La Maisonnette
Non ce n'est pas une petite maison perdue dans la campagne
C'est le nom d'un petit restaurant que j'ai fréquenté pendant que je vivais à Paris
Pourquoi parler d'un restaurant ça paraît banal, celui-ci non je ne l'oublierai pas
Directement du trottoir on y accède par quelques marches
En poussant la porte, immédiatement on ressent une bouffée de chaleur
dégagée par la petitesse de la salle, le décor , dois-je employer ce mot pour décrire
les dizaines de photos de cartes postales punaisées sans aucun ordre sur les quatre murs de la pièce on a l'impression de feuilleter un album de famille géant mêlés à cela, des bouts de tissus colorés mais vieillis par le temps
mais ce qui m'a marqué c'est surtout cette impression d'entrer chez quelqu'un d'intime quelqu'un que l'on connaît depuis longtemps
Dans un coin de la salle trône un piano droit
Les tables ne sont bien sûr pas nombreuses et serrées les unes contre les autres
Une femme âgée belle et très souriante, mais pas d'un sourire forcé, commercial, au contraire très doux, l'oeil brillant nous accueille nous indique une table en toute simplicité
Ce restaurant est tenu par un couple russe âgé de 80 ans pour la femme et 83 pour l'homme
Les préparations en cuisine sont faites principalement par le mari aidé par l'épouse entre deux services
Les clients sont servis
L'homme s'installe devant le piano après avoir pris soin de s'assurer que personne ne manquait de quoi que ce soit
La femme d'un revers de main « défroisse » sa robe s'appuie au piano fait un petit signe de tête en direction de son mari, accompagné d'un sourire entendu et complice, qui immédiatement se met à jouer
D'une voix douce et assurée la patronne entonne la première chanson : très vite la nostalgie s'installe et me donne des frissons : on ose à peine manger de crainte de faire du bruit
La chanson terminée chacun retourne à sa tâche
Et c'est ainsi toute la soirée
Nous mangeons chaud tout de même et les plats sont délicieux
Un soir tout en chantant la femme est passée derrière moi j'ai senti ses bras s'enrouler autour de mon cou : pour moi rien que moi (j'aime le croire) elle a entonné « Les Yeux Noirs ». Elle a chanté cette chanson entièrement et pour terminer elle a déposé un gros baiser dans mon cou.

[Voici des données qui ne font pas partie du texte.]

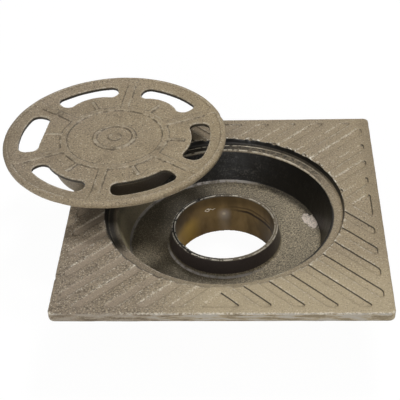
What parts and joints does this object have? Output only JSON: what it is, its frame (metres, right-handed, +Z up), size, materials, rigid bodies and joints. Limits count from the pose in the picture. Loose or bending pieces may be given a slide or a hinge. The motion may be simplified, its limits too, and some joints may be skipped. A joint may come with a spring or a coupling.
{
  "type": "floor drain with a round bell grate",
  "caption": "Cast-iron bell-trap floor drain: square plate with a bowl and outlet spigot, its slotted round grate lifted off and laid on the plate's corner.",
  "frame": {"origin": "centre of the outlet spigot's lower end", "axes": "+Z up out of the floor along the outlet's axis, +X to the right and +Y to the back along the sides of the square plate; the grate lies on the corner at -X, +Y"},
  "size_m": [0.2491, 0.2247, 0.0694],
  "materials": {
    "body_casting": "bare sand-cast iron, grey-brown, dark inside the bowl",
    "grate_casting": "bare sand-cast iron, grey-brown"
  },
  "bodies": {
    "root": {"drain_body": "body_casting", "grate_cover": "grate_casting"}
  },
  "joints": []
}
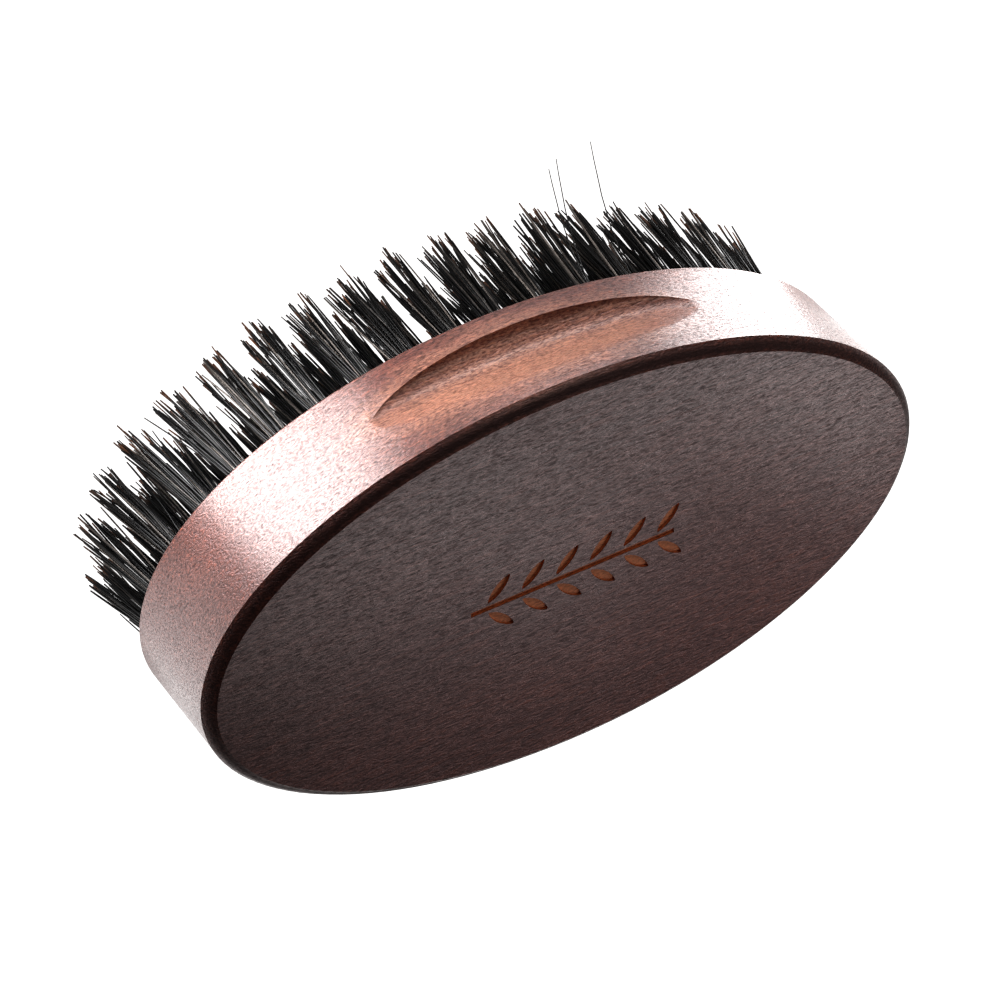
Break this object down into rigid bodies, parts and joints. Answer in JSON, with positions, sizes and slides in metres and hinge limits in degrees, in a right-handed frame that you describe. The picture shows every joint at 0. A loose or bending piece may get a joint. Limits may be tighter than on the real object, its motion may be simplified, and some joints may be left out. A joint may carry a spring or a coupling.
{
  "type": "beard brush",
  "caption": "Palm-sized oval beard brush: flat-backed stained wood block with a finger groove in each long side and tufts of dark bristle on its front face.",
  "frame": {"origin": "centre of the object's footprint, on the plane of the bristle tips", "axes": "+X along the oval's long axis, +Y across it towards one finger groove, +Z from the bristle tips to the flat back face"},
  "size_m": [0.096, 0.054, 0.0364],
  "materials": {
    "stained_wood": "dark brown stain, satin lacquer",
    "bristle": "natural black and grey bristle with brown split tips"
  },
  "bodies": {
    "root": {"wood_block": "stained_wood", "tuft_outer_01": "bristle", "tuft_outer_02": "bristle", "tuft_outer_03": "bristle", "tuft_outer_04": "bristle", "tuft_outer_05": "bristle", "tuft_outer_06": "bristle", "tuft_outer_07": "bristle", "tuft_outer_08": "bristle", "tuft_outer_09": "bristle", "tuft_outer_10": "bristle", "tuft_outer_11": "bristle", "tuft_outer_12": "bristle", "tuft_outer_13": "bristle", "tuft_outer_14": "bristle", "tuft_outer_15": "bristle", "tuft_outer_16": "bristle", "tuft_outer_17": "bristle", "tuft_outer_18": "bristle", "tuft_outer_19": "bristle", "tuft_outer_20": "bristle", "tuft_outer_21": "bristle", "tuft_outer_22": "bristle", "tuft_outer_23": "bristle", "tuft_outer_24": "bristle", "tuft_outer_25": "bristle", "tuft_outer_26": "bristle", "tuft_outer_27": "bristle", "tuft_outer_28": "bristle", "tuft_outer_29": "bristle", "tuft_outer_30": "bristle", "tuft_outer_31": "bristle", "tuft_outer_32": "bristle", "tuft_outer_33": "bristle", "tuft_outer_34": "bristle", "tuft_outer_35": "bristle", "tuft_outer_36": "bristle", "tuft_ring_2": "bristle", "tuft_ring_3": "bristle", "tuft_ring_4": "bristle", "tuft_centre_row": "bristle"}
  },
  "joints": []
}
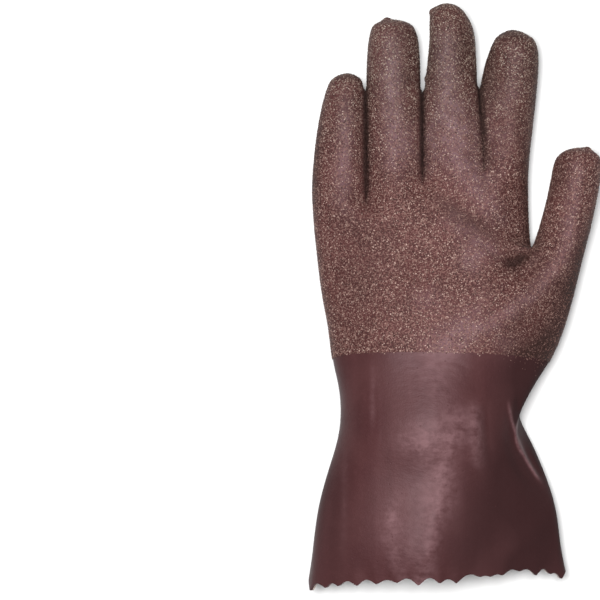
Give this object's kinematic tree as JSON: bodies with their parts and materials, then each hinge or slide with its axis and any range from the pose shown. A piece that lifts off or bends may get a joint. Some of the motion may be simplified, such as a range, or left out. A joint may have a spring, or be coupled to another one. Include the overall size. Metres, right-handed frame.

Ce soir là je n'étais pas accompagné je suis resté jusqu'à une heure très avancée de la nuit à partager des verres de vodka et à discuter avec ce nouveau couple d'amis.
Par la suite lorsque je retournais chez eux je ne me rendais plus dans un restaurant mais chez des AMIS: l'accueil était de plus en plus chaleureux.
Un soir très tard (l'habitude étant prise), Maria m'a dit : « quand on quittera La Maisonnette tu viendras nous voir dans notre dernière demeure : nous, les russes nous avons notre cimetière à Ste Geneviève des bois »
Les circonstances ont fait que j'ai tardé à y retourner.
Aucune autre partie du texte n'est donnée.